The first line defines a list of inputs to try (i.e. ['A', 'a', '0', ...]]), the second line defines a list of length parameters (i.e. [256, 512, 1024, ...]), and the last line executes the command-line tool with the generated argument as argv[1] (e.g. /bin/ping "AAAAAA ... 250 times"). In addition, this fuzzer is multi-threaded and uses asynchronous communication. What does it mean? It means that it's not waiting for a thread to finish before continuing with the loop, and as a result, it's not guaranteed to fuzz in sorted order (.e. A * 255, A * 512, A * 1024, ...)

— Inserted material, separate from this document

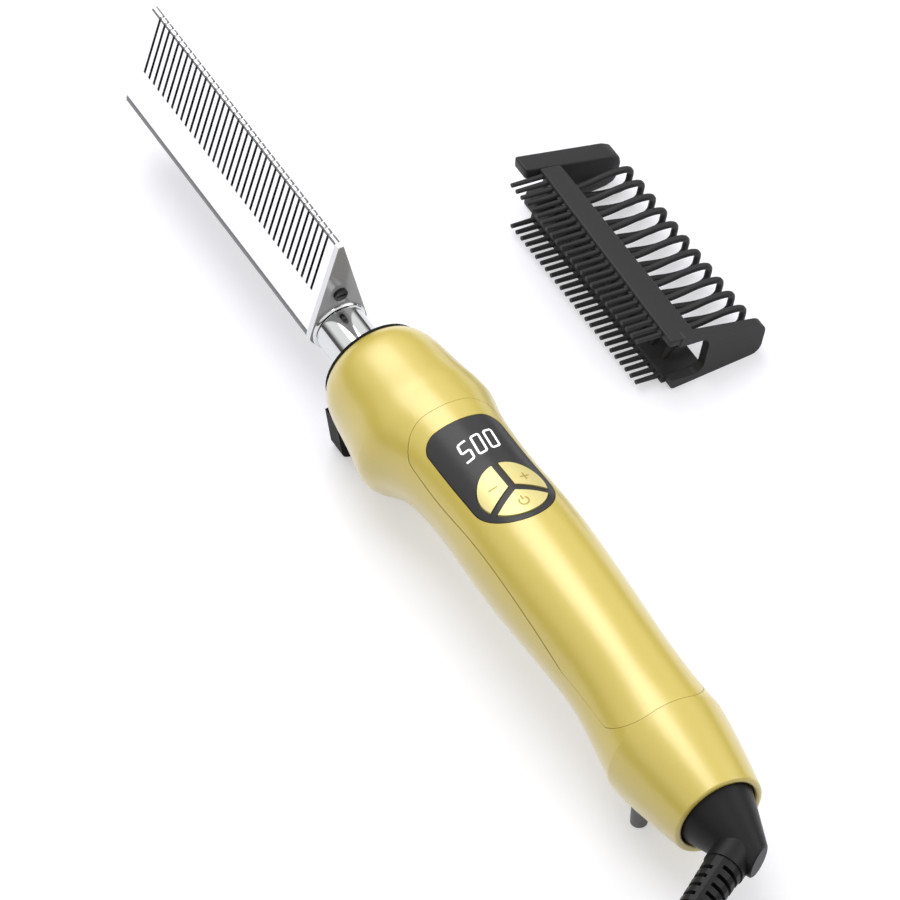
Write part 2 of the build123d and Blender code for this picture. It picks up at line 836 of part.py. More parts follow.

You can easily extend the code above to include testing for format string vulnerabilities:
['%s', '%n', 'A', 'a', '0', '!', '$', '%', '*', '+', ',', '-', '.', '/', ':', '?', '@', '^', '_'] \
    -> [_ * n for n in [256, 512, 1024, 2048, 4096]] \
        -> os.system('/bin/ping ' + _)
If you want the format string testing inputs to run first (i.e. fuzz in sorted order), change the forward pipe operator from asynchronous to synchronous:
['%s', '%n', 'A', 'a', '0', '!', '$', '%', '*', '+', ',', '-', '.', '/', ':', '?', '@', '^', '_'] \
    | [_ * n for n in [256, 512, 1024, 2048, 4096]] \
        -> os.system('/bin/ping ' + _)
If you also want the length parameters to run in sorted order (i.e. '%s' * 256, '%s' * 512, '%s' * 1024, ...), change the 2nd forward pipe operator to synchronous as well:
['%s', '%n', 'A', 'a', '0', '!', '$', '%', '*', '+', ',', '-', '.', '/', ':', '?', '@', '^', '_'] \
    | [_ * n for n in [256, 512, 1024, 2048, 4096]] \
        | os.system('/bin/ping ' + _)
Keep in mind, that the latter is no longer multi-threaded (due to the fact that it's waiting for both, the inputs and length threads to finish).

Moving on, here is an example of a generic file format fuzzer:
open('dana.jpg', 'r').read() \
    -> itertools.permutations \
        -> open('output_' + hex(_.__hash__()) + '.jpg', 'w').write(''.join(_))
The code above reads the content of dana.jpg and passes it to itertools.permutations, and that in turn returns dana.jpg-length tuples, all possible orderings, no repeated elements.
Each dana.jpg-length tuple is saved into a unique output_ prefixed file. Afterwards, testing the JPEG libraries is as easy as: eog *.jpg or zgv *.jpg

This is another example of a generic file format fuzzer:
open('dana.jpg', 'r').read() \
    -> [list(_) + [os.urandom(1) for n in xrange(0, len(_))]] \
        -> [tuple(random.sample(_, len(_)/2)) for i in xrange(0, len(_)*2)] \
            -> open('output_' + hex(_.__hash__()) + '.jpg', 'w').write(''.join(_))
The code above reads the content of dana.jpg, generates a dana.jpg-length random bytes buffer, joins them, and then randomly samples dana.jpg-length*2 dana.jpg-length chunks.
Each dana.jpg-length chunk is saved into a unique output_ prefixed file. Again, testing the JPEG libraries is as easy as: eog *.jpg or zgv *.jpg

Last but not least, here's a network protocol (FTP) fuzzer:
ftplib.FTP('localhost') \
    -> _.login().startswith('230') \
    -> [_.mkd(s) for s in reduce(lambda x,y: x+y, map(lambda c: [chr(c) * 2**l for l in range(8,13)], xrange(1, 255)))]
The code above uses ftplib module to connect to a FTP site, logins as an anonymous, generates strings from byte value 1-255 * 256, 512 and etc. and passes each string as pathname for MKD.

Lastly, if you have suggestions on how we can make Pythonect better, head over to Pythonect's github page and create a new ticket or fork. Enjoy the examples and have fun with Pythonect!